* [Aim of the exercise]:
Only the lines from the line with "string(parts, helpers, cotton)" through the line with "imported = [obj" should be copied, exactly as they appear, with both ends kept.
### Input records
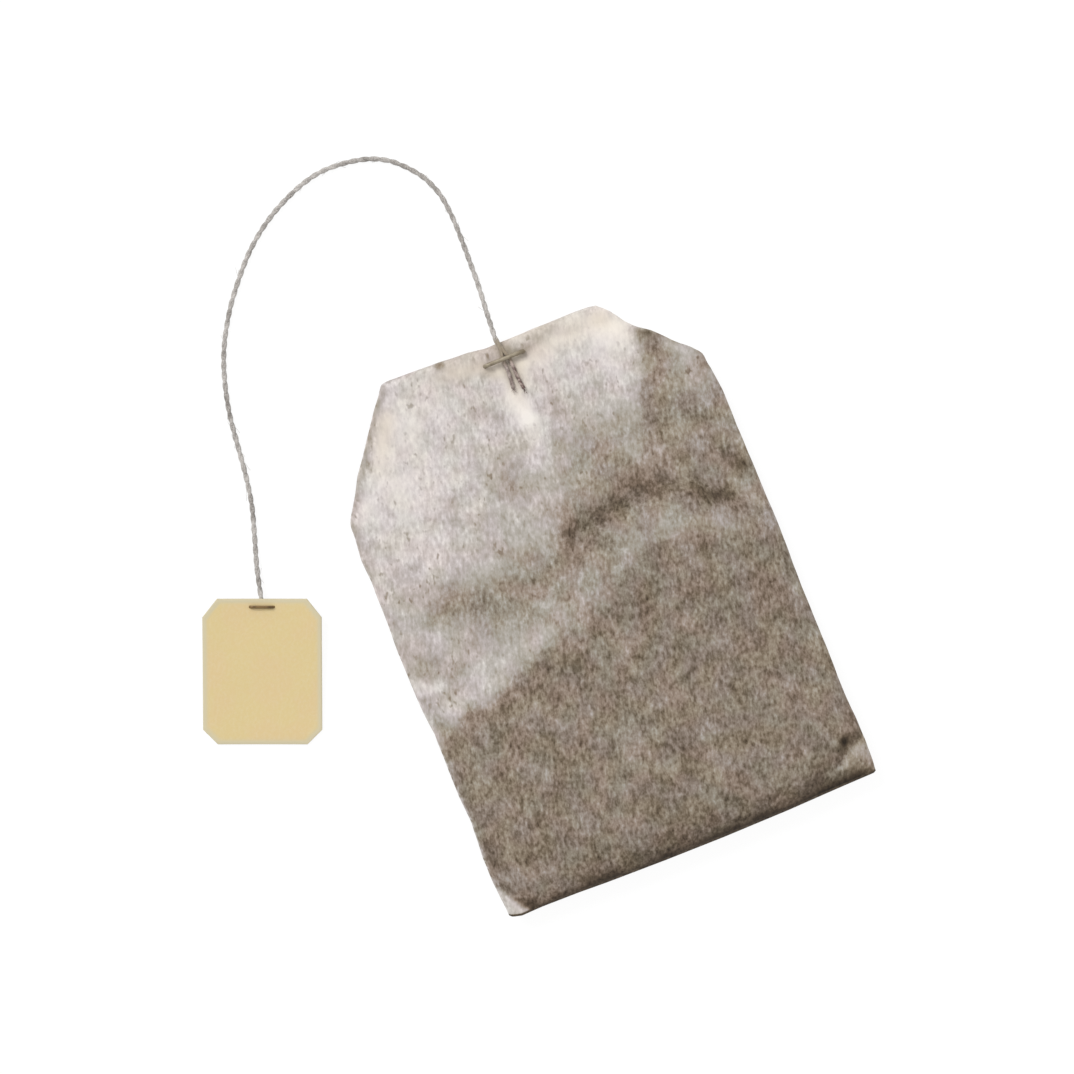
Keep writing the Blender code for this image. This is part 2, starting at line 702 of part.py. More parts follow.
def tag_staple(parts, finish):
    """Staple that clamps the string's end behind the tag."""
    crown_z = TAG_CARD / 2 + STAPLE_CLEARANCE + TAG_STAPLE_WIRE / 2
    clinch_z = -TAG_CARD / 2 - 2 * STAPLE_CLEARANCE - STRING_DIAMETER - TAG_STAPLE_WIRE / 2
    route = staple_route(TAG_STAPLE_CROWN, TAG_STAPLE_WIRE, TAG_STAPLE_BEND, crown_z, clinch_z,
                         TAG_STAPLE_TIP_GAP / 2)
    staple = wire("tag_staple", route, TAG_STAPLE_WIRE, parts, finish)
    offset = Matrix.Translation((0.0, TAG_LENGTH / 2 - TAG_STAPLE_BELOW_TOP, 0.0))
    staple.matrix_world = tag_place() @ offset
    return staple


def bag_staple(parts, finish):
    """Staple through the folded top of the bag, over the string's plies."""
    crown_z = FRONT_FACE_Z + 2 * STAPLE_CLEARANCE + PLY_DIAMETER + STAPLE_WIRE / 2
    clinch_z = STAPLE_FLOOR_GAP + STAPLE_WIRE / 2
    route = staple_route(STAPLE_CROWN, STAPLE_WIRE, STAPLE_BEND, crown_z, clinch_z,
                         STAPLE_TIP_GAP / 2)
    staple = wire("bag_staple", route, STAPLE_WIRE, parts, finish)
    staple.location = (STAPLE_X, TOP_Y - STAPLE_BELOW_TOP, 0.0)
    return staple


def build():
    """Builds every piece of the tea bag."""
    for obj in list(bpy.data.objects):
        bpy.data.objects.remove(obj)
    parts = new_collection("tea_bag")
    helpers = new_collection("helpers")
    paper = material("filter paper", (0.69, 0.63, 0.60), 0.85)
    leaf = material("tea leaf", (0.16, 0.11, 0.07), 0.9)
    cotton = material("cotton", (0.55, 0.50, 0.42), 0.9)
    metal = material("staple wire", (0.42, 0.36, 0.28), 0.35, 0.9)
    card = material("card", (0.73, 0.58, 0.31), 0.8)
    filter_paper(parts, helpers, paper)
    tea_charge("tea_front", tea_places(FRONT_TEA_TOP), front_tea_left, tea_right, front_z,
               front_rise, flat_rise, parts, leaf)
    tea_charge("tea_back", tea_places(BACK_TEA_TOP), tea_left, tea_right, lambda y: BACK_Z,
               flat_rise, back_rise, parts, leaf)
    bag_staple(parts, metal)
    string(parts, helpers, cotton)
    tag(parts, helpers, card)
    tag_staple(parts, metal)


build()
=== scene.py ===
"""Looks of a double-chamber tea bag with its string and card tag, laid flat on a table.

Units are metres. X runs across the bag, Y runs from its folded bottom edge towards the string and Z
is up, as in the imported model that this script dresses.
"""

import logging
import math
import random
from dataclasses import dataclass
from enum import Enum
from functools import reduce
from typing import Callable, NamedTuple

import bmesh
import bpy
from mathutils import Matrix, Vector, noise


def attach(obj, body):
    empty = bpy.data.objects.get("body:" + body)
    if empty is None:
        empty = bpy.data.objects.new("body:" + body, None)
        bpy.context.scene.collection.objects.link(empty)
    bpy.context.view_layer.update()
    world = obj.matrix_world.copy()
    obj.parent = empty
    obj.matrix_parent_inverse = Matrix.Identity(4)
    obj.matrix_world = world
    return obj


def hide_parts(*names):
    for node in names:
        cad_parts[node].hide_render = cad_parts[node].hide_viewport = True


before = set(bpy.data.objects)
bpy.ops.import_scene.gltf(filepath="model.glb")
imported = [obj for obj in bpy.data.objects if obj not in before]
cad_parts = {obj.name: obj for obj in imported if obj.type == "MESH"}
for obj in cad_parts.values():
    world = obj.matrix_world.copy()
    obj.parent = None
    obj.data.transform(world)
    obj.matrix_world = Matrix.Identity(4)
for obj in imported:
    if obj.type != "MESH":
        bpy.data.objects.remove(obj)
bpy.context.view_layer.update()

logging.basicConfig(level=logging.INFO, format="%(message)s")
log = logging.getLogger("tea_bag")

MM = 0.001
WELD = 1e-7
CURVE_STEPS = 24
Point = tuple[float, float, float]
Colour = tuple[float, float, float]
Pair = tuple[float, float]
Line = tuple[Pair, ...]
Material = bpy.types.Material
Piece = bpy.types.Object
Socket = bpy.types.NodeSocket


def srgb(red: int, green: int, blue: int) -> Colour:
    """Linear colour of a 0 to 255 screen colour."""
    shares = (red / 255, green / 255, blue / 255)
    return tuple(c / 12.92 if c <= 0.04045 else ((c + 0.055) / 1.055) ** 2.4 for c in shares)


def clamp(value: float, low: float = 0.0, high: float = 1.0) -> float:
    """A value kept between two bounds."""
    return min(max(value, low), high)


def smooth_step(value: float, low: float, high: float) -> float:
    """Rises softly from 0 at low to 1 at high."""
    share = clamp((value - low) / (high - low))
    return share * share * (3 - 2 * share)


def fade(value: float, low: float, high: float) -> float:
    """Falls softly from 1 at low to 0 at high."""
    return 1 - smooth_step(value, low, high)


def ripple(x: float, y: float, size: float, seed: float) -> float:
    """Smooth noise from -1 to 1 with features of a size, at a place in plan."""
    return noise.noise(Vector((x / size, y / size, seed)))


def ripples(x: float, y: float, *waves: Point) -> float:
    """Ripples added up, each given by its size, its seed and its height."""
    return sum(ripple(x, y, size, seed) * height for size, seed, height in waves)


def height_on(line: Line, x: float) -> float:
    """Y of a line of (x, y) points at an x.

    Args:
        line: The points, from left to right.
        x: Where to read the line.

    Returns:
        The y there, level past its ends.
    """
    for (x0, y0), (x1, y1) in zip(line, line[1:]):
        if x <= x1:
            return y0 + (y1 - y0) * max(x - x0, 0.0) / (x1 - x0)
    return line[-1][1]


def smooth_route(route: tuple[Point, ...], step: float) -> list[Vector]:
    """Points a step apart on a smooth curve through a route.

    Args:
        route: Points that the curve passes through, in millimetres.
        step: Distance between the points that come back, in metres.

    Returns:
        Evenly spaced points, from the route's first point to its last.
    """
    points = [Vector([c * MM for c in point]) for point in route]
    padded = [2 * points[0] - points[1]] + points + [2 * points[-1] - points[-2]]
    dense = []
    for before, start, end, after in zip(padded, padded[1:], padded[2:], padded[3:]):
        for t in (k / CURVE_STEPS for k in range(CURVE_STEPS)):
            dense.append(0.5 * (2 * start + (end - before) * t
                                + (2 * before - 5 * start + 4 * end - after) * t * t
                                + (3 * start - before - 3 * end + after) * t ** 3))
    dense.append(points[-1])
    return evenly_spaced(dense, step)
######
### Input records
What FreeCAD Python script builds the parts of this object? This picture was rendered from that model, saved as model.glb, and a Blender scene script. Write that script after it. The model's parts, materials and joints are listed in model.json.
######
* [Complete response]:
    string(parts, helpers, cotton)
    tag(parts, helpers, card)
    tag_staple(parts, metal)


build()
=== scene.py ===
"""Looks of a double-chamber tea bag with its string and card tag, laid flat on a table.

Units are metres. X runs across the bag, Y runs from its folded bottom edge towards the string and Z
is up, as in the imported model that this script dresses.
"""

import logging
import math
import random
from dataclasses import dataclass
from enum import Enum
from functools import reduce
from typing import Callable, NamedTuple

import bmesh
import bpy
from mathutils import Matrix, Vector, noise


def attach(obj, body):
    empty = bpy.data.objects.get("body:" + body)
    if empty is None:
        empty = bpy.data.objects.new("body:" + body, None)
        bpy.context.scene.collection.objects.link(empty)
    bpy.context.view_layer.update()
    world = obj.matrix_world.copy()
    obj.parent = empty
    obj.matrix_parent_inverse = Matrix.Identity(4)
    obj.matrix_world = world
    return obj


def hide_parts(*names):
    for node in names:
        cad_parts[node].hide_render = cad_parts[node].hide_viewport = True


before = set(bpy.data.objects)
bpy.ops.import_scene.gltf(filepath="model.glb")
imported = [obj for obj in bpy.data.objects if obj not in before]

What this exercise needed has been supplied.